Begin

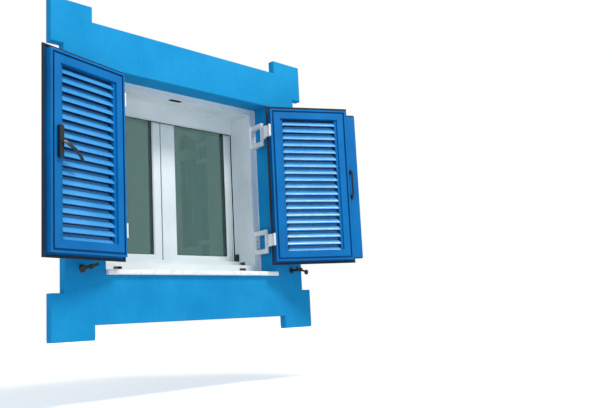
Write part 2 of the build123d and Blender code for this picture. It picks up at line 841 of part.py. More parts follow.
def sash_section():
    """The hollow sash profile, measured outward from the edge of the visible glass."""
    y0 = sash_face
    lap = sash_depth - sash_lap_thickness
    full = sash_visible + sash_lap
    points = [(0, sash_bevel_depth), (sash_bevel, 0), (sash_visible, 0), (sash_visible, lap)]
    points += [(full, lap), (full, sash_depth)]
    points += [(rebate, sash_depth), (rebate, rebate_lip), (0, rebate_lip)]
    face = outline(*[(u, y0 + v) for u, v in points])
    t, middle = sash_wall, y0 + sash_depth / 2
    inner, outer = rebate + t, sash_visible - t
    face -= band(inner, outer, y0 + t, middle - t / 2)
    return face - band(inner, outer, middle + t / 2, sash_back - t)


def sash(hand, free_edge):
    """One glazed sash: welded frame, sealed glass unit, outer seal and inner beads."""
    edges = sorted((hand * free_edge, hand * sash_outer))
    inset = sash_visible
    rect = (edges[0] + inset, edges[1] - inset, sash_foot + inset, sash_head - inset)
    widths = (sash_visible + sash_lap,) * 4
    side = "left" if hand < 0 else "right"
    keep(side + "_sash_frame", ring(sash_section(), rect, widths))
    x0, x1, z0, z1 = rect
    glass_y = sash_face + rebate_lip + glazing_seal
    edge = glass_edge
    unit = block(x0 - edge, x1 + edge, glass_y, glass_y + glass_thickness, z0 - edge, z1 + edge)
    keep(side + "_glass_unit", unit)
    seal = band(-seal_lip, glass_edge, sash_face + rebate_lip, glass_y)
    keep(side + "_glazing_seal", ring(seal, rect, widths))
    glass_back = glass_y + glass_thickness
    bead = outline((-bead_lip, glass_back), (rebate, glass_back), (rebate, sash_back),
                   (bead_foot, sash_back), (-bead_lip, glass_back + bead_bevel))
    sides = ("head", "foot", "left", "right")
    keep(side + "_glazing_beads", Compound([mitred_bar(bead, name, rect, widths) for name in sides]))


def sash_hinges():
    """Lift-off hinges of the sashes: frame halves with their pins, and a pair of halves on each sash."""
    px = sash_outer + sash_lap + sash_pivot_out
    py = sash_back + sash_pivot_in
    thick = sash_leaf_thickness
    lap_edge = sash_outer + sash_lap
    frame_leaf = outline((px, window_back), (px + sash_leaf_width, window_back),
                         (px + sash_leaf_width, window_back + thick), (px + barrel_radius, window_back + thick),
                         (px + barrel_radius, py), (px, py))
    sash_leaf = outline((lap_edge - sash_leaf_width, sash_back), (lap_edge, sash_back), (px, py - thick),
                        (px, py + thick), (lap_edge, sash_back + thick),
                        (lap_edge - sash_leaf_width, sash_back + thick))
    barrel = Pos(px, py) * RegularPolygon(barrel_radius, round_sides)
    half = barrel_height / 2
    heights = (sash_foot + sash_hinge_inset, sash_head - sash_hinge_inset)
    frame_halves, sash_halves = [], []
    for z in heights:
        lower = plan(frame_leaf + barrel, z - half, z - face_clearance / 2)
        upper = plan(sash_leaf + barrel, z + face_clearance / 2, z + half)
        pin = plan(Pos(px, py) * Circle(sash_pin_radius), z - half, z + sash_pin_engagement)
        bore = Pos(px, py) * Circle(sash_pin_radius + running_clearance)
        bore = plan(bore, z, z + sash_pin_engagement + sash_bore_spare)
        frame_halves.append(lower + pin)
        sash_halves.append(upper - bore)
    both = frame_halves + [mirror(shape, about=Plane.YZ) for shape in frame_halves]
    keep("sash_hinge_frame_halves", Compound(solids_of(both)))
    keep("right_sash_hinge_halves", Compound(solids_of(sash_halves)))
    keep("left_sash_hinge_halves", Compound(solids_of([mirror(s, about=Plane.YZ) for s in sash_halves])))


def solids_of(shapes):
    """All solids in a list of shapes."""
    return [solid for shape in shapes for solid in shape.solids()]


def sash_handle():
    """The inside handle on the left sash: a plate and a lever that points down when shut."""
    x = -(meeting_gap / 2 + (sash_visible - sash_lap) / 2)
    z = (sash_head + sash_foot) / 2
    face = Plane((x, sash_back, z), x_dir=(1, 0, 0), z_dir=(0, 1, 0))
    plate = face * Rectangle(handle_plate_width, handle_plate_height)
    keep("sash_handle_plate", extrude(chamfer(plate.vertices(), handle_bevel), handle_plate_thickness))
    y0 = sash_back + handle_plate_thickness + face_clearance
    neck = extrude(Plane((x, y0, z), x_dir=(1, 0, 0), z_dir=(0, 1, 0)) * Circle(handle_neck), handle_boss)
    grip_plane = Plane((x, y0 + handle_boss, z), x_dir=(1, 0, 0), z_dir=(0, 1, 0))
    grip = grip_plane * (bevelled_end(handle_width / 2, handle_length) + Circle(handle_neck))
    keep("sash_handle_lever", neck + extrude(grip, handle_thickness))


def build():
    keep("surround", surround())
    keep("sill", sill())
    frame_bars = shutter_frame()
    for side, name in (("head", "head"), ("foot", "foot"), ("left", "left_jamb"), ("right", "right_jamb")):
        keep("shutter_frame_" + name, frame_bars[side])
    keep("rod_keepers", Compound([keeper_body(frame_head, 1), keeper_body(frame_foot, -1)]))
    keep("screen_frame", screen_frame())
    keep("window_frame", window_frame())
    screen_parts()

    upper_rod, lower_rod = cremone_rods()
    top_hole, bottom_hole = rod_holes()
    for hand, side in ((-1, "left"), (1, "right")):
        bars = leaf_bars()
        if hand < 0:
            bars["top_rail"] -= top_hole
            bars["bottom_rail"] -= bottom_hole
        for name, bar in bars.items():
            keep(side + "_" + name, swing(bar, hand))
        keep(side + "_slats", swing(slats(), hand))
        keep(side + "_slat_combs", swing(combs(), hand))
        seal_sides = ("head", "foot", "right", "left") if hand < 0 else ("head", "foot", "right")
        keep(side + "_leaf_seal", swing(leaf_seal(seal_sides), hand))
        keep(side + "_hinge_arms", swing(Compound([hinge_arm(z) for z in hinge_heights]), hand))
        keep(side + "_arm_screws", swing(arm_screws(), hand))
        brackets = Compound([hinge_bracket(z) for z in hinge_heights])
        keep(side + "_hinge_brackets", brackets if hand > 0 else mirror(brackets, about=Plane.YZ))
        keep(side + "_holdback_post", holdback_post(hand))
        keep(side + "_holdback_catch", holdback_catch(hand))
    keep("hinge_pins", hinge_pins())
    keep("bracket_screws", bracket_screws())

    keep("cremone_plate", swing(cremone_plate(), -1))
    keep("cremone_lever", swing(cremone_lever(), -1))
    keep("cremone_top_rod", swing(upper_rod, -1))
    keep("cremone_bottom_rod", swing(lower_rod, -1))
    flange, caps = meeting_flange()
    keep("meeting_flange", swing(flange, 1))
    keep("flange_end_caps", swing(caps, 1))
    keep("pull_handle", swing(pull_handle(), 1))

    half_gap = meeting_gap / 2
    sash(-1, half_gap)
    sash(1, half_gap + mullion_width)
    mullion = block(half_gap, half_gap + mullion_width, sash_face, sash_face + mullion_depth,
                    sash_foot, sash_head)
    keep("false_mullion", mullion)
    sash_hinges()
    sash_handle()


build()
for name, shape in NODES.items():
    export_step(shape, "parts/" + name + ".step")
print(len(NODES), "nodes")
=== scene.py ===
# %% [markdown]
# # A casement window with louvred shutters
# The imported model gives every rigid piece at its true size: the painted surround, three frames
# one behind the other, two sashes and two shutter leaves. What is left for Blender is what the
# solids can't say: how paint, marble, powder coat, nylon and glass look, and the small things
# such as screw drives, bristles, sealant and the inside of a sealed glass unit.

# %% Load the frame
from math import cos, pi, radians, sin

import bmesh
import bpy
from mathutils import Matrix, Vector
from mathutils.noise import noise as wobble


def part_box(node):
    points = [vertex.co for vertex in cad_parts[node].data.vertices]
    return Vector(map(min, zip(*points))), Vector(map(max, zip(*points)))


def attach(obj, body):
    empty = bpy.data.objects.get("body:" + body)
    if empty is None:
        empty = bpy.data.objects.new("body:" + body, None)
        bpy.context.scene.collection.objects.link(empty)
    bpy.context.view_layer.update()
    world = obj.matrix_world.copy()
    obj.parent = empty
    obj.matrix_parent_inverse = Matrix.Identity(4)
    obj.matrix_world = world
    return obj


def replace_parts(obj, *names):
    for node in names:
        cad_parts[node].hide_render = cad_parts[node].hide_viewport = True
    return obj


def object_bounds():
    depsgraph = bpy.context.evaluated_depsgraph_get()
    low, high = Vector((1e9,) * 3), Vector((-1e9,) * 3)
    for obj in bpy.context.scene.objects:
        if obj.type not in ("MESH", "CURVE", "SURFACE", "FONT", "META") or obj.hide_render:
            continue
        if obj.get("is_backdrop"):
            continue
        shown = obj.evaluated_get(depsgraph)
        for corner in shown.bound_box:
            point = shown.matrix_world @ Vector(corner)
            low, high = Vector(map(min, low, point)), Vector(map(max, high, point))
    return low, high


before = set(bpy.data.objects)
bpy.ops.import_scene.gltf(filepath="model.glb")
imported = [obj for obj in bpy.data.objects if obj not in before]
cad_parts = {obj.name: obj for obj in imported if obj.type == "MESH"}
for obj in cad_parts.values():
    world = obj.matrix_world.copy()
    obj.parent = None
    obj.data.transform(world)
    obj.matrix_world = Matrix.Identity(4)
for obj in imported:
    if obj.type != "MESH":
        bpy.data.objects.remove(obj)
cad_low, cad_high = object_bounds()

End

__GOAL OF THE EXERCISE__
Locate "Vector(map(max, high, point))" in the material, then quote the line that contains it and all lines after it through the final one.

__WRITTEN ANSWER__
            low, high = Vector(map(min, low, point)), Vector(map(max, high, point))
    return low, high


before = set(bpy.data.objects)
bpy.ops.import_scene.gltf(filepath="model.glb")
imported = [obj for obj in bpy.data.objects if obj not in before]
cad_parts = {obj.name: obj for obj in imported if obj.type == "MESH"}
for obj in cad_parts.values():
    world = obj.matrix_world.copy()
    obj.parent = None
    obj.data.transform(world)
    obj.matrix_world = Matrix.Identity(4)
for obj in imported:
    if obj.type != "MESH":
        bpy.data.objects.remove(obj)
cad_low, cad_high = object_bounds()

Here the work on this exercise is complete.